Look at base camp leasing. The price that they command and get is crazy. It’s only going to get worse.


----------



## 9Left (Jun 23, 2012)

yup... leasing is ruining public hunting grounds... Used to be so much mead property in Southeast Ohio , you could go on a hike for days and never see it all… Used to be all public... now it's just a bunch of stupid out-of-state hunters that group together and lease it out. and 20 to 30 dollars/acre is not okay, especially when you consider that most of these tracts Are leased in 300 to 500 acre parcels. your best bet is to get a group of 20 or so guys together and form a hunt club and then lease out the land together , It's cheaper per person for your group. about 10 years ago we did this with a group of 20 guys in Southeast Ohio… It was only like $200 a person per year… Which was awesome... Then each successive year the Scioto Land company would keep raising the rates and It just got ridiculous so we all got out of it.


----------



## miked913 (Feb 29, 2008)

We leased 1089 acres at an average of $20 an acre until 2020 when Aep sold it. We also had to provide our own insurance, places like Basecamp that price is included. But at Basecamp their price goes up 10% every year, so in 10 years you are paying double what you started at. 

reelylivinsportfishing.com


----------



## 9Left (Jun 23, 2012)

miked913 said:


> We leased 1089 acres at an average of $20 an acre until 2020 when Aep sold it. We also had to provide our own insurance, places like Basecamp that price is included. But at Basecamp their price goes up 10% every year, so in 10 years you are paying double what you started at.
> 
> reelylivinsportfishing.com


yes they do keep raising the prices… But check your math… adding 10% every year for 10 years ends up being a lot more than double


----------



## Mattiba (Apr 7, 2020)

I know farm land rents for a lot and I lost a customer because a hunting group rented a farm and pushed the farmer out because he couldn’t compete.


----------



## miked913 (Feb 29, 2008)

9Left said:


> yes they do keep raising the prices… But check your math… adding 10% every year for 10 years ends up being a lot more than double


Wouldn't 100% increase be what you're paying now, plus that again= double?

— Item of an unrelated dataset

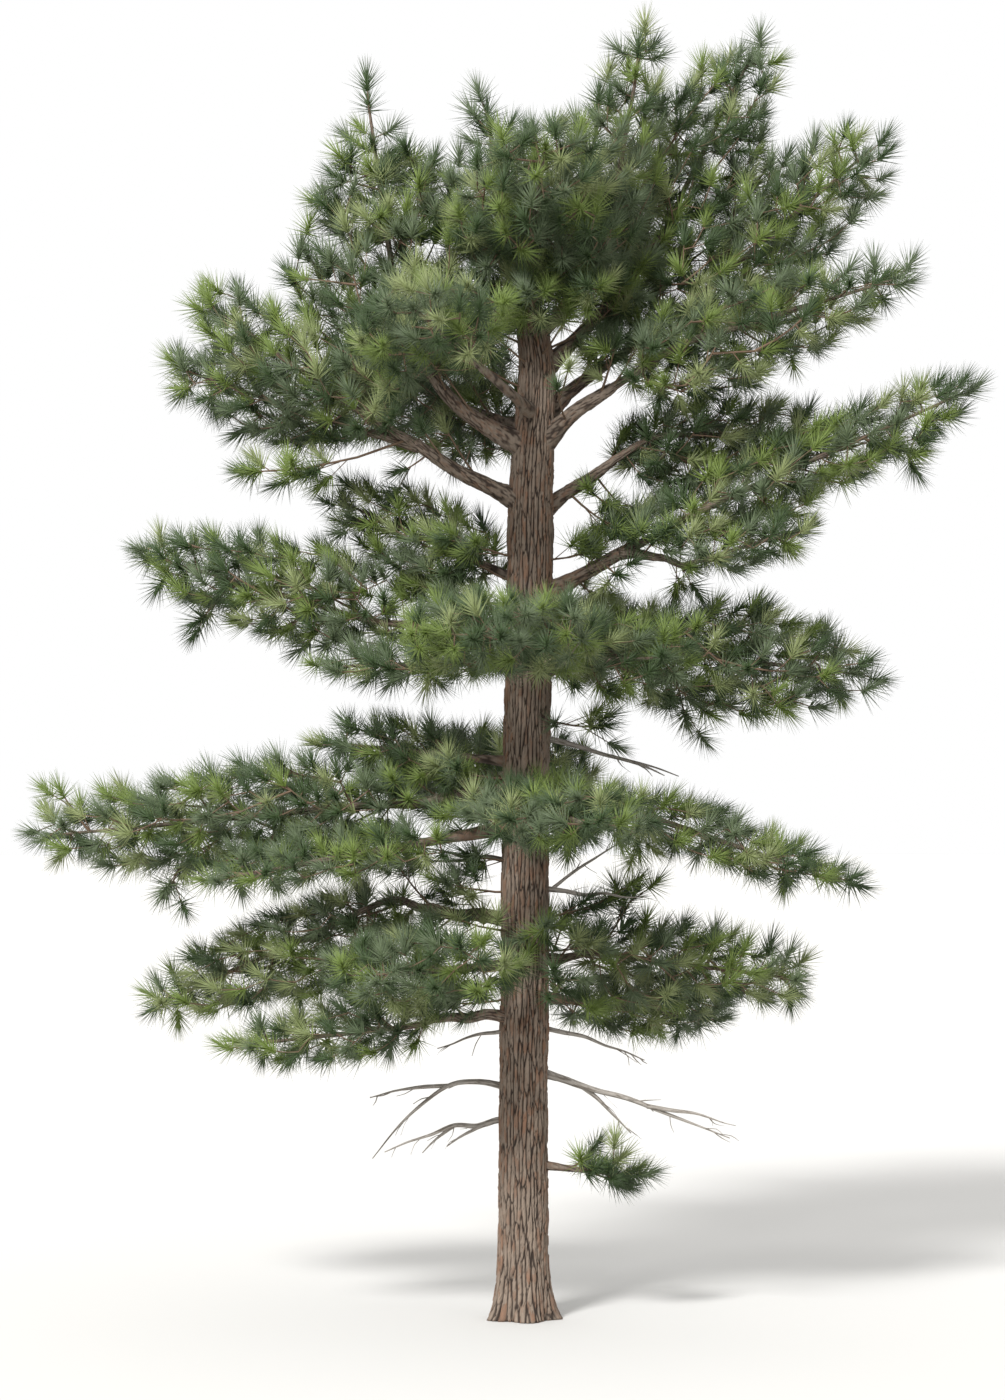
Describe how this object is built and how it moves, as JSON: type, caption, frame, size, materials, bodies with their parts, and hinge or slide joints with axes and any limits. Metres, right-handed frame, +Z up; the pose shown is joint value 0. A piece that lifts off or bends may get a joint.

reelylivinsportfishing.com


----------



## FOWL BRAWL (Feb 13, 2020)

miked913 said:


> Wouldn't 100% increase be what you're paying now, plus that again= double?
> 
> reelylivinsportfishing.com


NO

After the first year of it going up 10% on the second year you would be paying an additional 10% on the already increased price....compounding the cost.

It would end up costing a little over 1.5 times of the original price


----------



## miked913 (Feb 29, 2008)

FOWL BRAWL said:


> NO
> 
> After the first year of it going up 10% on the second year you would be paying an additional 10% on the already increased price....compounding the coast.
> 
> It would end up costing a little over 1.5 times of the original cost


I had a Basecamp lease for a few years in Harrison Co. your original per acre cost goes up 10% every year not compounded. So back to my original post 10 years later you are paying DOUBLE your original contract price per acre!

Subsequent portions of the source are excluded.